■ Work to do
Say the number of lines containing the string "axes", and say nothing else.

■ Records
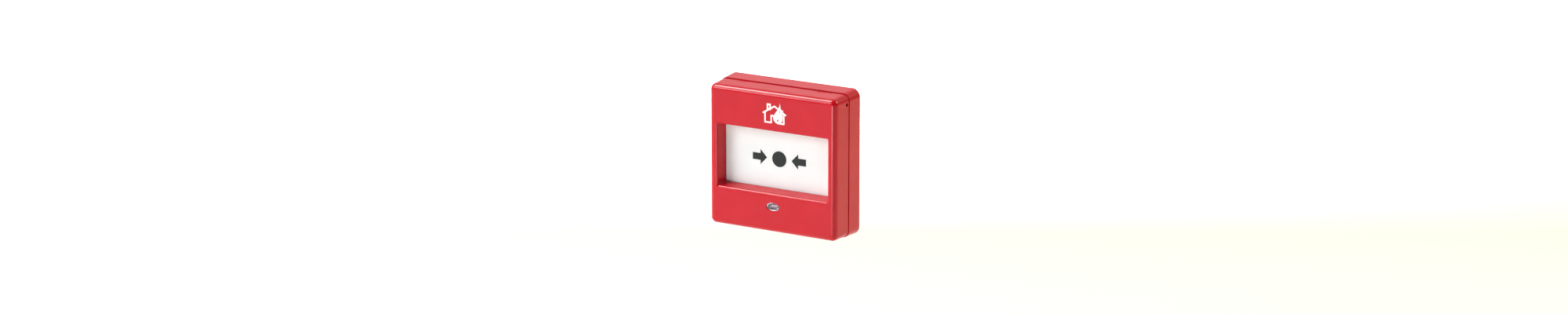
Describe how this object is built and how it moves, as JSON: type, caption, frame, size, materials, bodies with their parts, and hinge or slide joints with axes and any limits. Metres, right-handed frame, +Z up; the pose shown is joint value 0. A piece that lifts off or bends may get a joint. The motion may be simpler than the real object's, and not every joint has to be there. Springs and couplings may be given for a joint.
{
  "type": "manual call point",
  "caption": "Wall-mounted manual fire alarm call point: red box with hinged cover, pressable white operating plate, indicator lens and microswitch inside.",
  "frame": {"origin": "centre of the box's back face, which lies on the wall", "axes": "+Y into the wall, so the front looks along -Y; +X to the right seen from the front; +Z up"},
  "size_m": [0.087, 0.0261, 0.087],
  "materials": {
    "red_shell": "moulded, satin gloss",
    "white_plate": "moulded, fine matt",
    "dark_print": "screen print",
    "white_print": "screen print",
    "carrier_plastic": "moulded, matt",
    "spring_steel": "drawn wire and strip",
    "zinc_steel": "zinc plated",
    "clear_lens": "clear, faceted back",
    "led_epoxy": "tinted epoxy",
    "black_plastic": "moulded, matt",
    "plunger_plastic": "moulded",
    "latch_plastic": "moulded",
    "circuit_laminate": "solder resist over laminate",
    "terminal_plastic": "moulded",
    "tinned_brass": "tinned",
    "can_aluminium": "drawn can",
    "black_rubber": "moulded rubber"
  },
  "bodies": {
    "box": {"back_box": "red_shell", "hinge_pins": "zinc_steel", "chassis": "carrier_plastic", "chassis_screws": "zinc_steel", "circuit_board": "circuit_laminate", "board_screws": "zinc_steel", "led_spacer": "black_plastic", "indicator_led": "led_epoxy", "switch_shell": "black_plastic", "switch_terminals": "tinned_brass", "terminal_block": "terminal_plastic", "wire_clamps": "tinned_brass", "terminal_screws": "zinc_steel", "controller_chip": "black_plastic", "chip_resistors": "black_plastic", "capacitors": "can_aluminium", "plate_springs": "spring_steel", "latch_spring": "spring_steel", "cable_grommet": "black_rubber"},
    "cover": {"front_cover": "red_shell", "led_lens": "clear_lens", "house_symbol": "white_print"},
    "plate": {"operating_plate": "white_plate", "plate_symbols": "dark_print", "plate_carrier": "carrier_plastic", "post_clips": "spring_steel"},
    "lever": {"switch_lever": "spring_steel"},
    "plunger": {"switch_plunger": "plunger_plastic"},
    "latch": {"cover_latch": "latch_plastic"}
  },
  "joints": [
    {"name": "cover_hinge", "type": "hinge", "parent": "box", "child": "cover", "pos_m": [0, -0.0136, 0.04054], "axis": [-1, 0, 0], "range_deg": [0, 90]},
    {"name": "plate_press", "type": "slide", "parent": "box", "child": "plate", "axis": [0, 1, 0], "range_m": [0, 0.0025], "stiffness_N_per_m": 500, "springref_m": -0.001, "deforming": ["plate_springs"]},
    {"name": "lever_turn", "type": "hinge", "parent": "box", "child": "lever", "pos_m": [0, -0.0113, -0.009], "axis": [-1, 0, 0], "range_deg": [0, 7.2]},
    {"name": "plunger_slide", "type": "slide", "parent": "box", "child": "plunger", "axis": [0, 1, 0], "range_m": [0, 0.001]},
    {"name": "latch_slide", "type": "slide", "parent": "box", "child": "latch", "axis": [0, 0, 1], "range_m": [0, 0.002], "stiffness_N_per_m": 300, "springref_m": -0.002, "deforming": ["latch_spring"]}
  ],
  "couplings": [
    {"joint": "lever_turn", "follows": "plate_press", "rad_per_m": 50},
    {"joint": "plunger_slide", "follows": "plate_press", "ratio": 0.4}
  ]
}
---
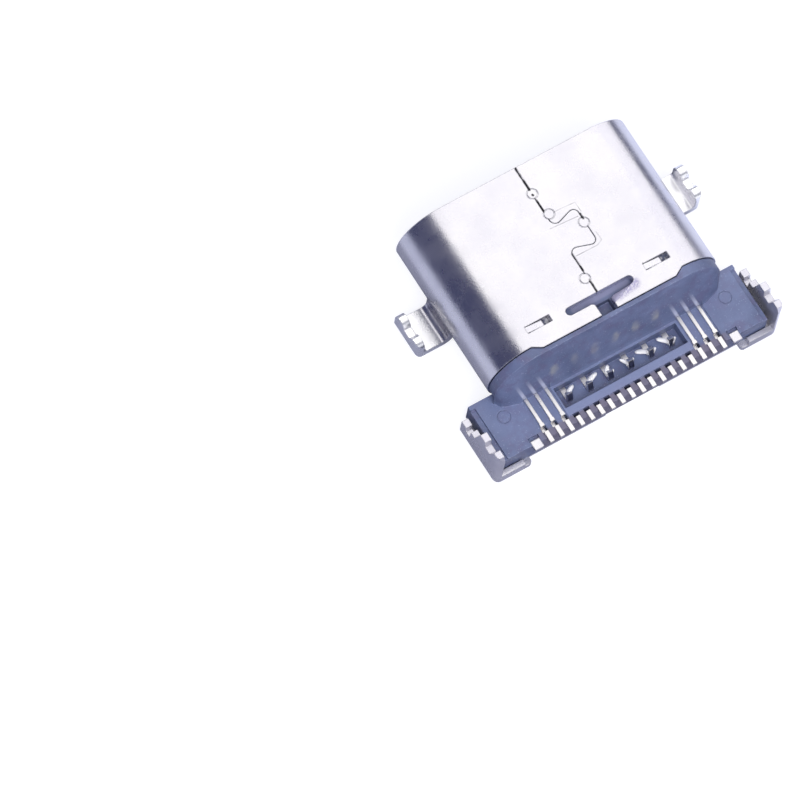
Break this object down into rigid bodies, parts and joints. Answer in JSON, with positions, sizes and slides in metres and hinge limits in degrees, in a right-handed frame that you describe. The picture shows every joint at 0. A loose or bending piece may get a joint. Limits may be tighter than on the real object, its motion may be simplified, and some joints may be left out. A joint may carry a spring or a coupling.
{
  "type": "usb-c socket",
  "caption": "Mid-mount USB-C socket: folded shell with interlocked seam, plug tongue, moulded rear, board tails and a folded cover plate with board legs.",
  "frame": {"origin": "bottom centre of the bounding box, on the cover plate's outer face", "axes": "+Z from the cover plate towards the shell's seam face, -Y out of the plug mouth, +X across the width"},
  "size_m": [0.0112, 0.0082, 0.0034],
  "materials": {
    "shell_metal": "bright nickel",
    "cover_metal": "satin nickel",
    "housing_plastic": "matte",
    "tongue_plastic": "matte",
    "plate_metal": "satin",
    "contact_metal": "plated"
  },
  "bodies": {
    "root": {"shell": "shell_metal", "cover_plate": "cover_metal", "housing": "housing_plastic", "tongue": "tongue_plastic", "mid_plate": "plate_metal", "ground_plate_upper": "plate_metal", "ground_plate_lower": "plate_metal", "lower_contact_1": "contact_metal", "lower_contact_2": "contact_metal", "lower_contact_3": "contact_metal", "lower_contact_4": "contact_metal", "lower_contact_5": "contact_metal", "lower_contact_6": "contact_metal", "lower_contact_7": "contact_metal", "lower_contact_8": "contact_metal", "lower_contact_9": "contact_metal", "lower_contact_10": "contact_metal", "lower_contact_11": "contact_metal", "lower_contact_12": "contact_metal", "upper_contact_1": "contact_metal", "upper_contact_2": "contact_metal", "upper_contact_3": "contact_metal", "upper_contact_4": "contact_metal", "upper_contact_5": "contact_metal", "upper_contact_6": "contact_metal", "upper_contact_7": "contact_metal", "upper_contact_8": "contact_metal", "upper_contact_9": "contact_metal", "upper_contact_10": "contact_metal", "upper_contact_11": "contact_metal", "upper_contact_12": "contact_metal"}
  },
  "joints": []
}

■ Finished task
3